Bugün de herkes “kadına şiddete karşı” oluşan pozitif havadan yararlanmak için her türlü riyakârlığı, menfaatçiliği sergileyen davranış ve sözlerden çekinmiyor. Kadına saygı bile duymayanlar kadına şiddeti teşvik eden (!) ve acımasız kadın düşmanı ataerkil toplum yapımıza(!) sert eleştiriler gönderiyor veya protesto bahanesiyle kendisini satmaya çalışıyor. Bazı milletvekili aday adaylarının Facebook ve Twitter sayfaları kadına şiddetin zararlarını anlatan beylik sözler veya fotoğraflardan geçilmiyor. Bir erkek şarkıcımız,  güya kadına şiddeti protesto etmek için(!) anadan doğma çıplak poz veriyor. Gerçek amacı ise, kaset çıkaracağı için buna yatırım yapmak. Bir bayan vekil, vekillik başvuruları öncesi, kadına şiddeti protesto etmek için etrafına topladığı kadınlarla cadde ortasında dans ediyor. 
Kendi hanımının veya kızının çalışmasını istemeyen dernek veya STK yöneticileri, toplumsal cinsiyet eşitliği bağlamında “kadınlara karşı yapılan olumsuz ayrımın önlenmesi ve etkin çalışma hakkı verilmesi” için basın açıklaması yapabiliyor. Toplumsal cinsiyet eşitliği kavramının içeriğini ve hangi oranda kadın ve erkek gerçekliğini yansıttığını bile bilmeden “işin cinsiyeti olmaz” gibi beylik ve klişe sözler sarf etmekten kaçınmıyor.
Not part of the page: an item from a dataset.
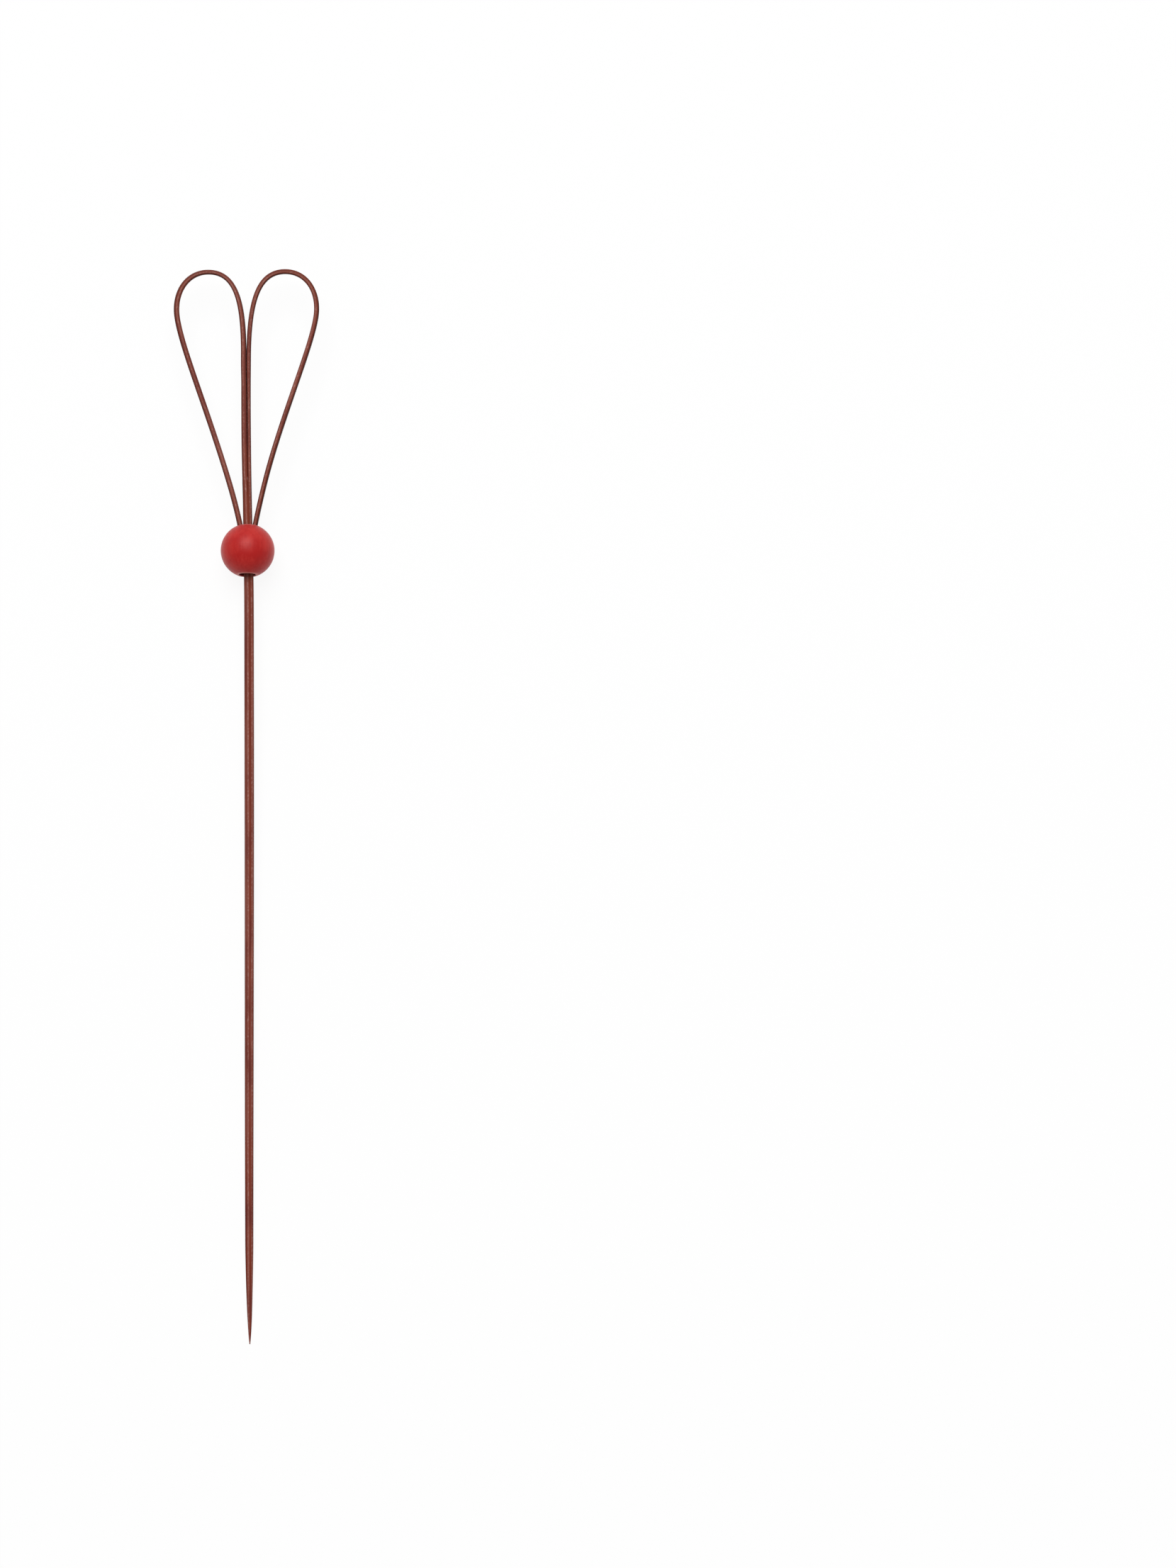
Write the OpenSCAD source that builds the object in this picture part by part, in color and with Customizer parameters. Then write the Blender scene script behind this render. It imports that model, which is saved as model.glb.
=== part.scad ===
// A cocktail pick: a slim sharpened bamboo stick whose upper end is split in two strips.
// Each strip is bent over outwards into a loop, and its pared end is tucked into a wooden bead
// that is threaded on the stick. The pick lies on its side, as it comes to rest on a table:
// the loops point along +Y, and the bead and the point touch the table at Z = 0.

/* [Stick] */
// Width of the stick at the bead, across the loops
stick_w = 1.06; // [0.9:0.02:1.4]
// Thickness of the stick where it runs through the bead
neck_d = 0.80; // [0.7:0.02:1]
// Thickness of the stick at its fullest place, below the bead
belly_d = 0.92; // [0.8:0.02:1.2]
// Distance from the middle of the bead to the fullest place
belly_at = 22; // [12:1:40]
// Width of the stick where the point begins
shoulder_w = 0.90; // [0.6:0.02:1]
// Thickness of the stick where the point begins
shoulder_d = 0.80; // [0.6:0.02:1]
// Length from the middle of the bead to the tip
tip_length = 88.5; // [60:0.5:140]
// Length of the sharpened point
point_length = 12; // [6:0.5:20]
// Width of the blunt end that is left at the very tip
tip_w = 0.10; // [0.06:0.02:0.3]

/* [Loops] */
// Height of the top of the loops above the middle of the bead
loops_top = 31.5; // [29:0.25:36]
// Width over both loops
loops_w = 16.2; // [13:0.1:22]
// Distance of the top of each loop from the middle line
crown_x = 4.3; // [3.4:0.1:5.2]
// Height above the middle of the bead at which the loops are widest
widest_h = 27; // [25.5:0.25:28]
// Height above the middle of the bead at which the strips start to part
lift_h = 21.6; // [18:0.2:23]
// Height above the middle of the bead at which the split ends
split_h = 8; // [5:0.25:14]
// Angle between each strip and the stick where the strip goes into the bead
entry_angle = 11.5; // [6:0.5:16]

/* [Strips] */
// Thickness of a strip where it comes down to the bead, from its skin to its split face
strip_t = 0.57; // [0.5:0.01:0.7]
// Thickness of a strip at the top of its loop, where the bend has pressed it
crown_t = 0.50; // [0.4:0.01:0.6]
// Width of a strip, along the thickness of the stick
strip_d = 0.76; // [0.6:0.02:0.9]
// Gap between the two strips where they stand together
slit_w = 0.04; // [0.03:0.01:0.1]
// Width of the broken edge along each side of the split faces
edge_w = 0.07; // [0.05:0.01:0.1]
// Thickness of the pared end that is tucked into the bead
tucked_t = 0.25; // [0.2:0.01:0.35]
// Width of the pared end that is tucked into the bead
tucked_d = 0.46; // [0.3:0.02:0.6]
// Gap between the pared end and the stick
tuck_gap = 0.05; // [0.03:0.01:0.1]
// Length of the pared end inside the bead
tucked_length = 2.2; // [1:0.1:2.6]

/* [Bead] */
// Diameter of the bead
bead_d = 6; // [5:0.1:9]
// Radius of the rounded rim of each mouth of the bore
mouth_round = 0.16; // [0.1:0.01:0.35]
// Gap between the bore and what is tucked into it
bore_gap = 0.05; // [0.03:0.01:0.2]
// Angle by which the bead sits askew on the stick
bead_lean = 8; // [0:0.5:10]

/* [Hidden] */

bead_r = bead_d / 2;

// The bore lets both pared ends and the leaning stick through
bore_for_ends = stick_w / 2 + tuck_gap + tucked_t + bore_gap;
bore_lead = (bead_r - mouth_round) * tan(bead_lean);
bore_for_stick = norm([stick_w / 4, neck_d / 4 + bore_lead]) + neck_d / 4 + bore_gap;
bore_r = max(bore_for_ends, bore_for_stick);

// The rim's circle crosses the bore and the ball by a hair, so that no two surfaces only touch
rim_bite = 0.012;
rim_x = bore_r + mouth_round - rim_bite;
rim_h = sqrt(pow(bead_r - mouth_round + rim_bite, 2) - pow(rim_x, 2));

// Fullness of the curves, as a share of the distance that each one covers
flank_pull = 0.64;
crown_pull_in = 0.78;
crown_pull_out = 0.58;
shoulder_pull = 0.60;
leg_pull_top = 0.15;
leg_pull_foot = 0.43;

// The sections are rounded boxes, with this exponent on the sine and cosine
roundness = 0.72;
skin_angles = [for (i = [-4 : 4]) 18 * i];
crest_angle = 84;
half_n = len(skin_angles) + 4;
ring_n = 2 * half_n - 2;

// Shape of the sharpened point: 1 - (1 - q) ^ point_bow, all to the power point_bluntness
point_bow = 1.6;
point_bluntness = 0.6;

function mix(a, b, t) = a + (b - a) * t;
function clamp01(t) = min(1, max(0, t));
function ease(t) = clamp01(t) * clamp01(t) * (3 - 2 * clamp01(t));
function bezier(p, t) =
    pow(1 - t, 3) * p[0] + 3 * pow(1 - t, 2) * t * p[1] + 3 * (1 - t) * t * t * p[2] + pow(t, 3) * p[3];
function bezier_way(p, t) =
    pow(1 - t, 2) * (p[1] - p[0]) + 2 * (1 - t) * t * (p[2] - p[1]) + t * t * (p[3] - p[2]);
function unit(v) = v / norm(v);

// A point of the rounded outline of half a section that is t wide and d thick
function outline_point(t, d, angle) =
    [t * pow(cos(angle), roundness), d / 2 * sign(angle) * pow(abs(sin(angle)), roundness)];

// Half of the stick's section, from the split plane (x = 0) out to the skin (x = t).
// Where the stick is split, the edges of the split face are broken.
function half_section(t, d, is_split) =
    let (
        edge = min(edge_w, t / 4),
        shut = outline_point(t, d, crest_angle),
        near = is_split ? [0, d / 2 - edge] : [0, d / 2],
        next = is_split ? [edge, d / 2] : shut
    )
    concat(
        [[near[0], -near[1]], [next[0], -next[1]]],
        [for (angle = skin_angles) outline_point(t, d, angle)],
        [next, near]
    );

// Width and thickness of the stick at a height h above the middle of the bead
shoulder_h = point_length - tip_length;
function point_share(h) =
    let (q = clamp01((h + tip_length) / point_length))
    max(tip_w / shoulder_w, pow(1 - pow(1 - q, point_bow), point_bluntness));
function stick_w_at(h) = mix(stick_w, shoulder_w, pow(clamp01(h / shoulder_h), 2)) * point_share(h);
function stick_d_at(h) = point_share(h) * (h > -belly_at
    ? mix(neck_d, belly_d, ease(-h / belly_at))
    : mix(belly_d, shoulder_d, ease((h + belly_at) / (shoulder_h + belly_at))));

// One ring of the whole stick. The two halves share the points on the split plane.
function stick_ring(h, is_split) =
    let (half = half_section(stick_w_at(h) / 2, stick_d_at(h), is_split))
    concat(
        [for (p = half) [p[0], h, p[1]]],
        [for (k = [half_n - 2 : -1 : 1]) [-half[k][0], h, half[k][1]]]
    );

// Heights of the stick's rings, closest along the point
point_steps = 14;
shank_steps = 12;
stick_heights = concat(
    [for (i = [0 : point_steps - 1]) -tip_length + point_length * pow(i / point_steps, 1.6)],
    [for (i = [0 : shank_steps]) mix(shoulder_h, 0, i / shank_steps)],
    [split_h / 2]
);
stick_rings = concat(
    [for (h = stick_heights) stick_ring(h, false)],
    [stick_ring(split_h, true)]
);

// Thickness of a strip where the two stand together, as wide as the stick below the split
pair_t = (stick_w - slit_w) / 2;

// Course of the middle of the right-hand strip, in the plane of the loops
lift = [(slit_w + pair_t) / 2, lift_h];
crown = [crown_x, loops_top - crown_t / 2];
widest = [loops_w / 2 - strip_t / 2, widest_h];
foot = [stick_w / 2 + tuck_gap + strip_t / 2, bead_r];
flank_curve = [
    lift,
    lift + [0, flank_pull * (crown[1] - lift[1])],
    crown - [crown_pull_in * (crown[0] - lift[0]), 0],
    crown
];
shoulder_curve = [
    crown,
    crown + [crown_pull_out * (widest[0] - crown[0]), 0],
    widest + [0, shoulder_pull * (crown[1] - widest[1])],
    widest
];
leg_curve = [
    widest,
    widest - [0, leg_pull_top * (widest[1] - foot[1])],
    foot + leg_pull_foot * (widest[1] - foot[1]) * [sin(entry_angle), cos(entry_angle)],
    foot
];

// The leg drifts back as it nears the leaning bead, and follows its bore
drift_length = 7;
function drift(h) =
    -min(h, bead_r) * tan(bead_lean) * ease((bead_r + drift_length - h) / drift_length);

// One ring of the right-hand strip: middle point, way ahead, thickness, width and drift
function strip_ring(p, way, t, d, z) =
    let (n = [-unit(way)[1], unit(way)[0]])
    [for (s = half_section(t, d, true))
        [p[0] + n[0] * (t / 2 - s[0]), p[1] + n[1] * (t / 2 - s[0]), z + s[1]]];

split_steps = 9;
flank_steps = 16;
shoulder_steps = 12;
leg_steps = 22;
tuck_steps = 4;

// The pared end runs straight along the stick, from the rim of the bore to its tip
function tuck_ring(h, t, d) =
    strip_ring([stick_w / 2 + tuck_gap + t / 2, h], [0, -1], t, d, drift(h));
pare_end = rim_h + mouth_round / 3;
tuck_end = bead_r - tucked_length;

strip_rings = concat(
    [for (i = [1 : split_steps])
        let (u = i / split_steps)
        strip_ring([lift[0], mix(split_h, lift_h, u)], [0, 1], pair_t, mix(neck_d, strip_d, u), 0)],
    [for (i = [1 : flank_steps])
        let (u = i / flank_steps)
        strip_ring(bezier(flank_curve, u), bezier_way(flank_curve, u), mix(pair_t, crown_t, ease(u)),
            strip_d, 0)],
    [for (i = [1 : shoulder_steps])
        let (u = i / shoulder_steps)
        strip_ring(bezier(shoulder_curve, u), bezier_way(shoulder_curve, u),
            mix(crown_t, strip_t, ease(u)), strip_d, 0)],
    [for (i = [1 : leg_steps])
        let (u = i / leg_steps, p = bezier(leg_curve, u))
        strip_ring(p, bezier_way(leg_curve, u), strip_t, strip_d, drift(p[1]))],
    [tuck_ring(pare_end, tucked_t, tucked_d)],
    [for (i = [1 : tuck_steps])
        tuck_ring(mix(pare_end, tuck_end, i / tuck_steps), tucked_t, tucked_d)]
);

// Triangles between two rings whose point numbers are listed, and their mirror image
function band(a, b) = [for (k = [0 : len(a) - 1])
    let (m = (k + 1) % len(a))
    each [[a[k], a[m], b[m]], [a[k], b[m], b[k]]]];
function flipped(faces) = [for (f = faces) [for (i = [len(f) - 1 : -1 : 0]) f[i]]];
function numbers(first, n) = [for (k = [0 : n - 1]) first + k];

// The stick and both strips are one closed skin that forks where the split ends
module bamboo_pick() {
    stick_last = len(stick_rings) - 1;
    strip_last = len(strip_rings) - 1;
    right_first = len(stick_rings) * ring_n;
    left_first = right_first + len(strip_rings) * half_n;
    mirrored = [for (ring = strip_rings) [for (p = ring) [-p[0], p[1], p[2]]]];
    fork = stick_last * ring_n;
    fork_right = numbers(fork, half_n);
    fork_left = [for (k = [0 : half_n - 1])
        k == 0 || k == half_n - 1 ? fork + k : fork + ring_n - k];
    points = concat(
        [for (ring = stick_rings) each ring],
        [for (ring = strip_rings) each ring],
        [for (ring = mirrored) each ring]
    );
    faces = concat(
        flipped([numbers(0, ring_n)]),
        [for (i = [0 : stick_last - 1])
            each band(numbers(i * ring_n, ring_n), numbers((i + 1) * ring_n, ring_n))],
        band(fork_right, numbers(right_first, half_n)),
        flipped(band(fork_left, numbers(left_first, half_n))),
        [for (j = [0 : strip_last - 1])
            each band(numbers(right_first + j * half_n, half_n),
                numbers(right_first + (j + 1) * half_n, half_n))],
        [for (j = [0 : strip_last - 1])
            each flipped(band(numbers(left_first + j * half_n, half_n),
                numbers(left_first + (j + 1) * half_n, half_n)))],
        [numbers(right_first + strip_last * half_n, half_n)],
        flipped([numbers(left_first + strip_last * half_n, half_n)])
    );
    color([0.44, 0.22, 0.18])
        at_rest()
            polyhedron(points = points, faces = faces, convexity = 8);
}

// The rounded mouth at the top of the bead, as the space that it takes away
module mouth() {
    rotate_extrude($fn = 96)
        difference() {
            translate([0, rim_h]) square([rim_x + mouth_round / 2, bead_r]);
            translate([rim_x, rim_h]) circle(r = mouth_round, $fn = 96);
        }
}

module bead() {
    color([0.68, 0.13, 0.12])
        at_rest()
            rotate([-90 - bead_lean, 0, 0])
                difference() {
                    sphere(r = bead_r, $fn = 96);
                    cylinder(r = bore_r, h = bead_d + 1, center = true, $fn = 96);
                    mouth();
                    mirror([0, 0, 1]) mouth();
                }
}

// On the table the bead and the point carry the pick. The pitch is the smallest turn at which
// some place along the point's underside comes down to the bead's lowest level.
function pitch_at(h) =
    let (half_d = stick_d_at(h) / 2)
    asin(bead_r / norm([h, half_d])) - atan2(half_d, -h);
rest_pitch = min([for (h = [-tip_length : point_length / 40 : shoulder_h]) pitch_at(h)]);
top_y = loops_top * cos(rest_pitch) + strip_d / 2 * sin(rest_pitch);
tip_y = -tip_length * cos(rest_pitch);

module at_rest() {
    translate([0, -(top_y + tip_y) / 2, bead_r])
        rotate([rest_pitch, 0, 0])
            children();
}

bamboo_pick();
bead();
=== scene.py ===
import math

import bmesh
import bpy
import numpy as np
from mathutils import Matrix, Vector


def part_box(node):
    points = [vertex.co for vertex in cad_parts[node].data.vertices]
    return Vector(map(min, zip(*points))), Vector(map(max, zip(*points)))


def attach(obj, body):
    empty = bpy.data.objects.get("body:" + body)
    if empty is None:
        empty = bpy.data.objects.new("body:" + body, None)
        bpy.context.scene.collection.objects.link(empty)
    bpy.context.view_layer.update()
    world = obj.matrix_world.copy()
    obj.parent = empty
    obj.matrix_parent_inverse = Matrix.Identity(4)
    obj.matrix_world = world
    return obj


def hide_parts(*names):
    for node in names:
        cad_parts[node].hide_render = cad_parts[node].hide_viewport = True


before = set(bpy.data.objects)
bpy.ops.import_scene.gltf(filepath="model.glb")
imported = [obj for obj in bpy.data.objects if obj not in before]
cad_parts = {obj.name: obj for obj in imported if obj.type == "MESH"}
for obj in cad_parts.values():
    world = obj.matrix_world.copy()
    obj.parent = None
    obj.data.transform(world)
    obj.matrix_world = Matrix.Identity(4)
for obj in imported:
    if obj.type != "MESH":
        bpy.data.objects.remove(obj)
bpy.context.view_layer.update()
mm = 0.001
print("frame loaded:", sorted(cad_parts))

scene = bpy.context.scene
scene.view_settings.view_transform = "Standard"


# Small helpers for numbers

def mix(a, b, share):
    return a + (b - a) * share


def ease(t):
    t = min(1.0, max(0.0, t))
    return t * t * (3 - 2 * t)


def ramp(x, start, end):
    # rises smoothly from 0 at the start to 1 at the end
    return ease((x - start) / (end - start))


def through(points, x):
    # a smooth line through a few given points
    places = [p[0] for p in points]
    i = min(max(int(np.searchsorted(places, x)) - 1, 0), len(points) - 2)
    slopes = []
    for k in (i, i + 1):
        before, after = points[max(k - 1, 0)], points[min(k + 1, len(points) - 1)]
        slopes.append((after[1] - before[1]) / (after[0] - before[0]))
    (x0, y0), (x1, y1) = points[i], points[i + 1]
    span = x1 - x0
    t = min(1.0, max(0.0, (x - x0) / span))
    s = 1 - t
    return (y0 * s * s * (1 + 2 * t) + y1 * t * t * (1 + 2 * s)
            + span * t * s * (slopes[0] * s - slopes[1] * t))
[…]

İşin garip tarafı, toplumun tüm kesimleri bir kadın hakkı savunucu(!) olmasına rağmen, kadının durumu pek de değişmiyor ve mağduriyeti ortadan kalkmıyor. Çünkü konu, sadece söylem düzeyinde ve günü kurtarmaya matuf ele alınıyor. Veya yapılan ve konuşulanlar, “yukarıya” amire, basına, şefe, seçmene, seyirciye, hayranlara hoş gözükmek, reklam yapmak ve medyada öne çıkmak için yapılıyor.
Neden yapılmasın ki?
Şov yapmak, emek sarf etmeden bir yere gelmek, birilerine şirin gözükmek bu kadar ucuz olunca ve de para edince neden zahmetli olanı tercih etsin insanlar? Dış görünüş, özden çok daha fazla itibar görünce, niçin gönülleri süslemek ve beyinleri doldurmak için zaman harcasın?
Sosyal hayat içinde insanlar birbirlerinden, çevrelerinden ne görürlerse o davranış örneklerini bir süre sonra kendileri de yapmaya başlarlar. Çünkü samimi ve içten insanların göz ardı edilmesi ve menfaati merkeze alan ikiyüzlü bireylerin ödüllendirilmesi toplumda ikiyüzlü bireylerin sayısında artışa neden oluyor.
Hangi davranışı pekiştirirseniz o davranışta artış gözlenecektir.